Louis-Philippe improvised all the replies which he made, even upon the most critical occasions, to the great State bodies; he was as fluent then as in his private conversation, although not so happy or epigrammatic. He would suddenly become obscure, for the reason that he boldly plunged headlong into long sentences, of which he was not able to estimate the extent nor perceive the end beforehand, and from which he finally emerged struggling and by force, shattering the sense, and not completing the thought.

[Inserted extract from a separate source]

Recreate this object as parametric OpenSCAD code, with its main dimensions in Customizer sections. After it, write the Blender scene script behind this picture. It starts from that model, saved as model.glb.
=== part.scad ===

In this political world thus constituted and conducted, what was most wanting, particularly towards the end, was political life itself. It could neither come into being nor be maintained within the legal circle which the Constitution had traced for it: the old aristocracy was vanquished, the people excluded. As all business was discussed among members of one class, in the interest and in the spirit of that class, there was no battle-field for contending parties to meet upon. This singular homogeneity of position, of interests, and consequently of views, reigning in what M. Guizot had once called the legal country, deprived the parliamentary debates of all originality, of all reality, and therefore of all genuine passion. I have spent ten years of my life in the company of truly great minds, who were in a constant state of agitation without succeeding in heating themselves, and who spent all their perspicacity in vain endeavours to find subjects upon which they could seriously disagree.

On the other hand, the preponderating influence which King Louis-Philippe had acquired in public affairs, which never permitted the politicians to stray very far from that Prince's ideas, lest they should at the same time be removed from power, reduced the different colours of parties to the merest shades, and debates to the splitting of straws. I doubt whether any parliament (not excepting the Constituent Assembly, I mean the true one, that of 1789) ever contained more varied and brilliant talents than did ours during the closing years of the Monarchy of July. Nevertheless, I am able to declare that these great orators were tired to death of listening to one another, and, what was worse, the whole country was tired of listening to them. It grew unconsciously accustomed to look upon the debates in the Chambers as exercises of the intellect rather than as serious discussions, and upon all the differences between the various parliamentary parties—the majority, the left centre, or the dynastic opposition—as domestic quarrels between children of one family trying to trick one another. A few glaring instances of corruption, discovered by accident, led it to presuppose a number of hidden cases, and convinced it that the whole of the governing class was corrupt; whence it conceived for the latter a silent contempt, which was generally taken for confiding and contented submission.

The country was at that time divided into two unequal parts, or rather zones: in the upper, which alone was intended to contain the whole of the nation's political life, there reigned nothing but languor, impotence, stagnation, and boredom; in the lower, on the contrary, political life began to make itself manifest by means of feverish and irregular signs, of which the attentive observer was easily able to seize the meaning.

I was one of these observers; and although I was far from imagining that the catastrophe was so near at hand and fated to be so terrible, I felt a distrust springing up and insensibly growing in my mind, and the idea taking root more and more that we were making strides towards a fresh revolution. This denoted a great change in my thoughts; since the general appeasement and flatness that followed the Revolution of July had led me to believe for a long time that I was destined to spend my life amid an enervated and peaceful society. Indeed, anyone who had only examined the inside of the governmental fabric would have had the same conviction. Everything there seemed combined to produce with the machinery of liberty a preponderance of royal power which verged upon despotism; and, in fact, this result was produced almost without effort by the regular and tranquil movement of the machine. King Louis-Philippe was persuaded that, so long as he did not himself lay hand upon that fine instrument, and allowed it to work according to rule, he was safe from all peril. His only occupation was to keep it in order, and to make it work according to his own views, forgetful of society, upon which this ingenious piece of mechanism rested; he resembled the man who refused to believe that his house was on fire, because he had the key in his pocket. I had neither the same interests nor the same cares, and this permitted me to see through the mechanism of institutions and the agglomeration of petty every-day facts, and to observe the state of morals and opinions in the country. There I clearly beheld the appearance of several of the portents that usually denote the approach of revolutions, and I began to believe that in 1830 I had taken for the end of the play what was nothing more than the end of an act.